TO BE DONE »
Extract every line below, verbatim.
======== SOURCE MATERIAL ========
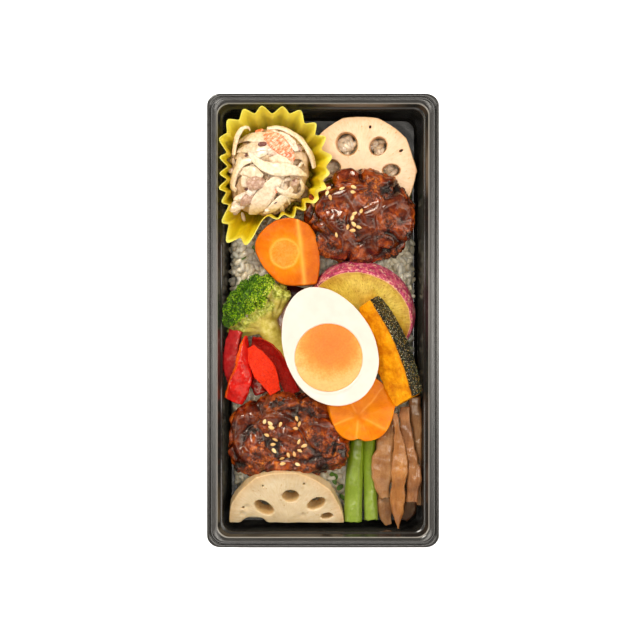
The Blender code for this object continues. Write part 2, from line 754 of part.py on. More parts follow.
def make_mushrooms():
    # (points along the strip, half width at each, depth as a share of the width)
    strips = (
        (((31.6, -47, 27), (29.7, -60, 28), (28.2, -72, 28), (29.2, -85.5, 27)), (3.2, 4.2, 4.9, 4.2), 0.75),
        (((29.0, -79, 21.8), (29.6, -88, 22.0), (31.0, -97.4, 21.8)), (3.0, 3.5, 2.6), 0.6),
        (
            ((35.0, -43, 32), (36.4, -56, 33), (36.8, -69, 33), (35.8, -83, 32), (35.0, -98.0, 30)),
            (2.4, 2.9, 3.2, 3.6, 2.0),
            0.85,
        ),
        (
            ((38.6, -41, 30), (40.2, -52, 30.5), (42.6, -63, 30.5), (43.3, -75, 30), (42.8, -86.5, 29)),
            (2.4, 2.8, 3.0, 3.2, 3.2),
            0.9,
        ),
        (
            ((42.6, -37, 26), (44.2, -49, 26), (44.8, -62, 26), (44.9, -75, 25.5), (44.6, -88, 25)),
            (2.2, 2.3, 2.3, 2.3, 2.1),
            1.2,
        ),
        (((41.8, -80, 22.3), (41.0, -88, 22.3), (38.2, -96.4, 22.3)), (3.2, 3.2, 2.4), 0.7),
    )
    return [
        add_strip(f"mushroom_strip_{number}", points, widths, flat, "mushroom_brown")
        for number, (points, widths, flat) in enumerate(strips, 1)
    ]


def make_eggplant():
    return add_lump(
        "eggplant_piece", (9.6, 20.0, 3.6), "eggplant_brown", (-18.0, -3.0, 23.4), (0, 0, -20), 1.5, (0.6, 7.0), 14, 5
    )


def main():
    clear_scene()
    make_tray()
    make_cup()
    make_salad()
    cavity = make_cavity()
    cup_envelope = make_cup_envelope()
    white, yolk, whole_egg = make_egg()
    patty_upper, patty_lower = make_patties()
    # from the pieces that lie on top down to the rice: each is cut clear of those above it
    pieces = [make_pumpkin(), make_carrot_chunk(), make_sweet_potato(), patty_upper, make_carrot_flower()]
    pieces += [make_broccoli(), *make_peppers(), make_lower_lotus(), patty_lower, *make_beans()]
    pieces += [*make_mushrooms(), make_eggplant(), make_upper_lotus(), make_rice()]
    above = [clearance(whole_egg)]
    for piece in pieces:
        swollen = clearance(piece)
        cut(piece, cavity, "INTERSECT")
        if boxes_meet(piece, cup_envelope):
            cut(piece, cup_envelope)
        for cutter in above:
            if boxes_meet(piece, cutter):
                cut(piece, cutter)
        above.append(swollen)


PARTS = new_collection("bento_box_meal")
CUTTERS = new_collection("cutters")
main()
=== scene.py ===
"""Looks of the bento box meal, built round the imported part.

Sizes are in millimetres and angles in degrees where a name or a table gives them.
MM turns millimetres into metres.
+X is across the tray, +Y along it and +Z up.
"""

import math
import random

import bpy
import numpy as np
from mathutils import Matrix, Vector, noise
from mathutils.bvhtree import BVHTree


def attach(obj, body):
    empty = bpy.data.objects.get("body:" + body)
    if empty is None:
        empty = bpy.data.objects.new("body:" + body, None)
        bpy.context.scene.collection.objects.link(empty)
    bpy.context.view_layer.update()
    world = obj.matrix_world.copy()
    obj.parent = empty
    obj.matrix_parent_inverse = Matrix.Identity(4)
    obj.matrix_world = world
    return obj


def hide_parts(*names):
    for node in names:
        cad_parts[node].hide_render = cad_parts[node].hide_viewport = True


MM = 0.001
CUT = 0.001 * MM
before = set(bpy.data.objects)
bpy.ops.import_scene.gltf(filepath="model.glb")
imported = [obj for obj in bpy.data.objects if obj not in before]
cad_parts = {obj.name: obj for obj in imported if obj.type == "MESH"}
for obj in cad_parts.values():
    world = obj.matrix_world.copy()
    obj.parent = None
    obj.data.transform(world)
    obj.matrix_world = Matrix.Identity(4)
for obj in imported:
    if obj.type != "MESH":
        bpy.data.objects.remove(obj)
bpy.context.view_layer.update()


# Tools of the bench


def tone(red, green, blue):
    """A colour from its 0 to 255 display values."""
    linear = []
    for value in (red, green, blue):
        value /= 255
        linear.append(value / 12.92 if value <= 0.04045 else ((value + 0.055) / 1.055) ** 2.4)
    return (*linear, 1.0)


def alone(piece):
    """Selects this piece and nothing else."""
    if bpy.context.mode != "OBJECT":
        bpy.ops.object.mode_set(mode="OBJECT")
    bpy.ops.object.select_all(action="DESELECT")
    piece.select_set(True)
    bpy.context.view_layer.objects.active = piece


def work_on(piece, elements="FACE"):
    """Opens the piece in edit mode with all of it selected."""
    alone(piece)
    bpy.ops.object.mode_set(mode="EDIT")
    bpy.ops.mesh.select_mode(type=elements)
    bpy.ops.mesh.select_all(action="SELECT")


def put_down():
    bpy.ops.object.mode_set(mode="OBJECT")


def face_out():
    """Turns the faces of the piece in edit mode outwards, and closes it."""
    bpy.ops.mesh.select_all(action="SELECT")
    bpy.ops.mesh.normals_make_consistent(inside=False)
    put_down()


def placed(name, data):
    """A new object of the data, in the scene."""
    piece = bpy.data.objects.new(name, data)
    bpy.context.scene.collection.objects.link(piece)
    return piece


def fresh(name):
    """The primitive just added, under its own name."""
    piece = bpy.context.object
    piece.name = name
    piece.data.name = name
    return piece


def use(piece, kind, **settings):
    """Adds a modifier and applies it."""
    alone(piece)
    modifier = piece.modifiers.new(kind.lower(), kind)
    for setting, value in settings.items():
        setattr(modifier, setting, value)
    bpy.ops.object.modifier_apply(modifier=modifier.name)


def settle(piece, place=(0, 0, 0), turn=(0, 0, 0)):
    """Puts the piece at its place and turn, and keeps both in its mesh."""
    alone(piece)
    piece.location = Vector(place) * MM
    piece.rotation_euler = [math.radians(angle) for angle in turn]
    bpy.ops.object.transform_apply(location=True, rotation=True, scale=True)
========
FINISHED TASK »
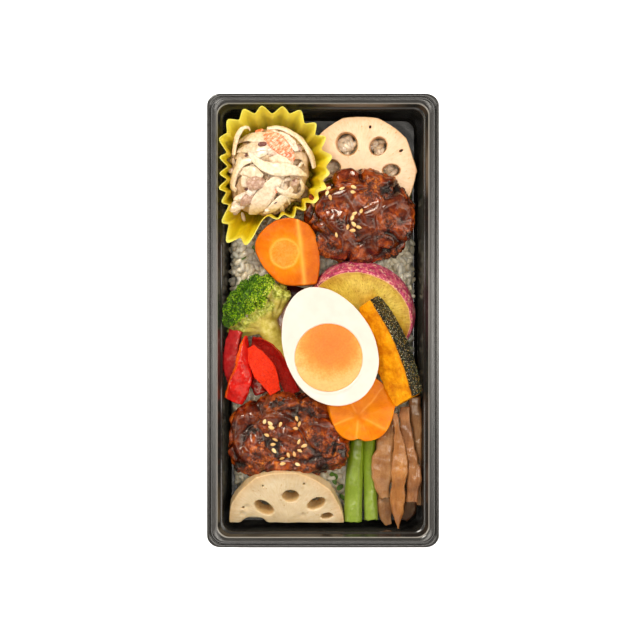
The Blender code for this object continues. Write part 2, from line 754 of part.py on. More parts follow.
def make_mushrooms():
    # (points along the strip, half width at each, depth as a share of the width)
    strips = (
        (((31.6, -47, 27), (29.7, -60, 28), (28.2, -72, 28), (29.2, -85.5, 27)), (3.2, 4.2, 4.9, 4.2), 0.75),
        (((29.0, -79, 21.8), (29.6, -88, 22.0), (31.0, -97.4, 21.8)), (3.0, 3.5, 2.6), 0.6),
        (
            ((35.0, -43, 32), (36.4, -56, 33), (36.8, -69, 33), (35.8, -83, 32), (35.0, -98.0, 30)),
            (2.4, 2.9, 3.2, 3.6, 2.0),
            0.85,
        ),
        (
            ((38.6, -41, 30), (40.2, -52, 30.5), (42.6, -63, 30.5), (43.3, -75, 30), (42.8, -86.5, 29)),
            (2.4, 2.8, 3.0, 3.2, 3.2),
            0.9,
        ),
        (
            ((42.6, -37, 26), (44.2, -49, 26), (44.8, -62, 26), (44.9, -75, 25.5), (44.6, -88, 25)),
            (2.2, 2.3, 2.3, 2.3, 2.1),
            1.2,
        ),
        (((41.8, -80, 22.3), (41.0, -88, 22.3), (38.2, -96.4, 22.3)), (3.2, 3.2, 2.4), 0.7),
    )
    return [
        add_strip(f"mushroom_strip_{number}", points, widths, flat, "mushroom_brown")
        for number, (points, widths, flat) in enumerate(strips, 1)
    ]


def make_eggplant():
    return add_lump(
        "eggplant_piece", (9.6, 20.0, 3.6), "eggplant_brown", (-18.0, -3.0, 23.4), (0, 0, -20), 1.5, (0.6, 7.0), 14, 5
    )


def main():
    clear_scene()
    make_tray()
    make_cup()
    make_salad()
    cavity = make_cavity()
    cup_envelope = make_cup_envelope()
    white, yolk, whole_egg = make_egg()
    patty_upper, patty_lower = make_patties()
    # from the pieces that lie on top down to the rice: each is cut clear of those above it
    pieces = [make_pumpkin(), make_carrot_chunk(), make_sweet_potato(), patty_upper, make_carrot_flower()]
    pieces += [make_broccoli(), *make_peppers(), make_lower_lotus(), patty_lower, *make_beans()]
    pieces += [*make_mushrooms(), make_eggplant(), make_upper_lotus(), make_rice()]
    above = [clearance(whole_egg)]
    for piece in pieces:
        swollen = clearance(piece)
        cut(piece, cavity, "INTERSECT")
        if boxes_meet(piece, cup_envelope):
            cut(piece, cup_envelope)
        for cutter in above:
            if boxes_meet(piece, cutter):
                cut(piece, cutter)
        above.append(swollen)


PARTS = new_collection("bento_box_meal")
CUTTERS = new_collection("cutters")
main()
=== scene.py ===
"""Looks of the bento box meal, built round the imported part.

Sizes are in millimetres and angles in degrees where a name or a table gives them.
MM turns millimetres into metres.
+X is across the tray, +Y along it and +Z up.
"""

import math
import random

import bpy
import numpy as np
from mathutils import Matrix, Vector, noise
from mathutils.bvhtree import BVHTree


def attach(obj, body):
    empty = bpy.data.objects.get("body:" + body)
    if empty is None:
        empty = bpy.data.objects.new("body:" + body, None)
        bpy.context.scene.collection.objects.link(empty)
    bpy.context.view_layer.update()
    world = obj.matrix_world.copy()
    obj.parent = empty
    obj.matrix_parent_inverse = Matrix.Identity(4)
    obj.matrix_world = world
    return obj


def hide_parts(*names):
    for node in names:
        cad_parts[node].hide_render = cad_parts[node].hide_viewport = True


MM = 0.001
CUT = 0.001 * MM
before = set(bpy.data.objects)
bpy.ops.import_scene.gltf(filepath="model.glb")
imported = [obj for obj in bpy.data.objects if obj not in before]
cad_parts = {obj.name: obj for obj in imported if obj.type == "MESH"}
for obj in cad_parts.values():
    world = obj.matrix_world.copy()
    obj.parent = None
    obj.data.transform(world)
    obj.matrix_world = Matrix.Identity(4)
for obj in imported:
    if obj.type != "MESH":
        bpy.data.objects.remove(obj)
bpy.context.view_layer.update()


# Tools of the bench


def tone(red, green, blue):
    """A colour from its 0 to 255 display values."""
    linear = []
    for value in (red, green, blue):
        value /= 255
        linear.append(value / 12.92 if value <= 0.04045 else ((value + 0.055) / 1.055) ** 2.4)
    return (*linear, 1.0)


def alone(piece):
    """Selects this piece and nothing else."""
    if bpy.context.mode != "OBJECT":
        bpy.ops.object.mode_set(mode="OBJECT")
    bpy.ops.object.select_all(action="DESELECT")
    piece.select_set(True)
    bpy.context.view_layer.objects.active = piece


def work_on(piece, elements="FACE"):
    """Opens the piece in edit mode with all of it selected."""
    alone(piece)
    bpy.ops.object.mode_set(mode="EDIT")
    bpy.ops.mesh.select_mode(type=elements)
    bpy.ops.mesh.select_all(action="SELECT")


def put_down():
    bpy.ops.object.mode_set(mode="OBJECT")


def face_out():
    """Turns the faces of the piece in edit mode outwards, and closes it."""
    bpy.ops.mesh.select_all(action="SELECT")
    bpy.ops.mesh.normals_make_consistent(inside=False)
    put_down()


def placed(name, data):
    """A new object of the data, in the scene."""
    piece = bpy.data.objects.new(name, data)
    bpy.context.scene.collection.objects.link(piece)
    return piece


def fresh(name):
    """The primitive just added, under its own name."""
    piece = bpy.context.object
    piece.name = name
    piece.data.name = name
    return piece


def use(piece, kind, **settings):
    """Adds a modifier and applies it."""
    alone(piece)
    modifier = piece.modifiers.new(kind.lower(), kind)
    for setting, value in settings.items():
        setattr(modifier, setting, value)
    bpy.ops.object.modifier_apply(modifier=modifier.name)


def settle(piece, place=(0, 0, 0), turn=(0, 0, 0)):
    """Puts the piece at its place and turn, and keeps both in its mesh."""
    alone(piece)
    piece.location = Vector(place) * MM
    piece.rotation_euler = [math.radians(angle) for angle in turn]
    bpy.ops.object.transform_apply(location=True, rotation=True, scale=True)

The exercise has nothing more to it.